Disadvantages of the 1-2-2 Zone
- The high post can be left vulnerable in the 1-2-2 zone. If your top defender isn’t adept at shutting down shooting, a strong mid-range shooter can disable a 1-2-2.
- Because the 1-2-2 zone spreads post play over a large swath of land. A slow or inexperienced post player can end up leaving you open to corner shooting and deep drives.
- Rebounding can be a challenge because roles are shared in the paint. If your post players aren’t synchronized you end up with a lot of confusion and missed boards.

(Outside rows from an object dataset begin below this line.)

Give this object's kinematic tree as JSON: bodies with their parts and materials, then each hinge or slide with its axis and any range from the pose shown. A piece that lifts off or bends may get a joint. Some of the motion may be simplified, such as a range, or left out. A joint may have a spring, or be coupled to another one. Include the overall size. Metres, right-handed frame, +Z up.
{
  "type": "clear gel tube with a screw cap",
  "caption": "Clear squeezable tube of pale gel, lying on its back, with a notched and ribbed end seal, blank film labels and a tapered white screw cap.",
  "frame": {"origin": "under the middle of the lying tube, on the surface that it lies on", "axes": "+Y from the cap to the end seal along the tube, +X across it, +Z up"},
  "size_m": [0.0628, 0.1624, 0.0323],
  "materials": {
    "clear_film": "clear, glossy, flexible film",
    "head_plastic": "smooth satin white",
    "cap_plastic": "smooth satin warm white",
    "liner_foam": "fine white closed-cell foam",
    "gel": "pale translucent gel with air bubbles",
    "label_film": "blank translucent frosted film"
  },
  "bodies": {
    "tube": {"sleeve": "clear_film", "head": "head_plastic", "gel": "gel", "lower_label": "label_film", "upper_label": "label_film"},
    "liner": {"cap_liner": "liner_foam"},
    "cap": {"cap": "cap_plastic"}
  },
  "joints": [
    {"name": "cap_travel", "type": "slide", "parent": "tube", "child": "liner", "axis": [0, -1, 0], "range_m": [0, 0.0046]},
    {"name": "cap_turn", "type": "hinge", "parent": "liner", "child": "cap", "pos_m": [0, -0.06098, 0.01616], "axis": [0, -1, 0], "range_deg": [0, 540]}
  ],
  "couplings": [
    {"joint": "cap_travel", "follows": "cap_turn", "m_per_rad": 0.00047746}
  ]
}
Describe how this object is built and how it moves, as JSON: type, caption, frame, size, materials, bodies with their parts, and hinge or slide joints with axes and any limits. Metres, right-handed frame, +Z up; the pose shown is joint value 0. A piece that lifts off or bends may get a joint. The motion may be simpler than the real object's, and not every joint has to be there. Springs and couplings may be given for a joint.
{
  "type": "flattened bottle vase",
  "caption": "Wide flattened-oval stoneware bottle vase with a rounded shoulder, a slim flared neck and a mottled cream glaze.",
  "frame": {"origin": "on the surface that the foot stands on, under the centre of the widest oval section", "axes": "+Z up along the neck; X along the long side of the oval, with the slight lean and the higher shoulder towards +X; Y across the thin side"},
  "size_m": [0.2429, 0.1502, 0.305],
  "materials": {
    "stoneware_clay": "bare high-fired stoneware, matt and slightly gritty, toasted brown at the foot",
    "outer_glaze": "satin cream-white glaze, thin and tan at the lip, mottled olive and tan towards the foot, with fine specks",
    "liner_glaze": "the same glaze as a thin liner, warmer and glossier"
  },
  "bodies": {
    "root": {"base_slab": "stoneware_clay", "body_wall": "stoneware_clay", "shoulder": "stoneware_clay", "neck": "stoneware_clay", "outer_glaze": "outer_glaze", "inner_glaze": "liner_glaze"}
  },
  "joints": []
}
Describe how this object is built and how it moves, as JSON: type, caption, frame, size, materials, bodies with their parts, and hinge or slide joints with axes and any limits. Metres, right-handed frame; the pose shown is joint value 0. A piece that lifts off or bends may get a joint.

Origins of the 1-2-2 Zone Defense
The 1-2-2 zone defense is one of the older defensive strategies in basketball. It’s very similar to a 3-2 zone with just a few added strategic goals. From this zone, it’s easy to see the evolution into strategies like the viking press or the Villanova 1-2-2.
The 1-2-2 zone is such a dynamic defense is still used today by many college and professional teams.
1-2-2 Zone Defense Drills
2-on-2 Zone Fronting: This drill works on teaching players to front their opponents in the post and deny them the ball. Two offensive players stand on the block, with two defenders in the middle of the paint. The defenders must front the offensive players, using their hands and feet to stay between the ball and their opponents.
2-on-2 Zone Pass Denial: This drill is designed to help defenders work on their ability to read the offensive players and deny their passes. Two offensive players stand at the top of the key, and two defenders line up on the wings. The defenders must stay between their opponents and the ball, while still being in position to cut off any passes.
2-on-2 Zone Closeouts: This drill is designed to help defenders work on their ability to close out on their opponents quickly. Two offensive players stand at the top of the key, and two defenders line up at the foul line. The defenders must sprint out to their opponents and close out on them quickly, making sure to stay between their opponents and the ball.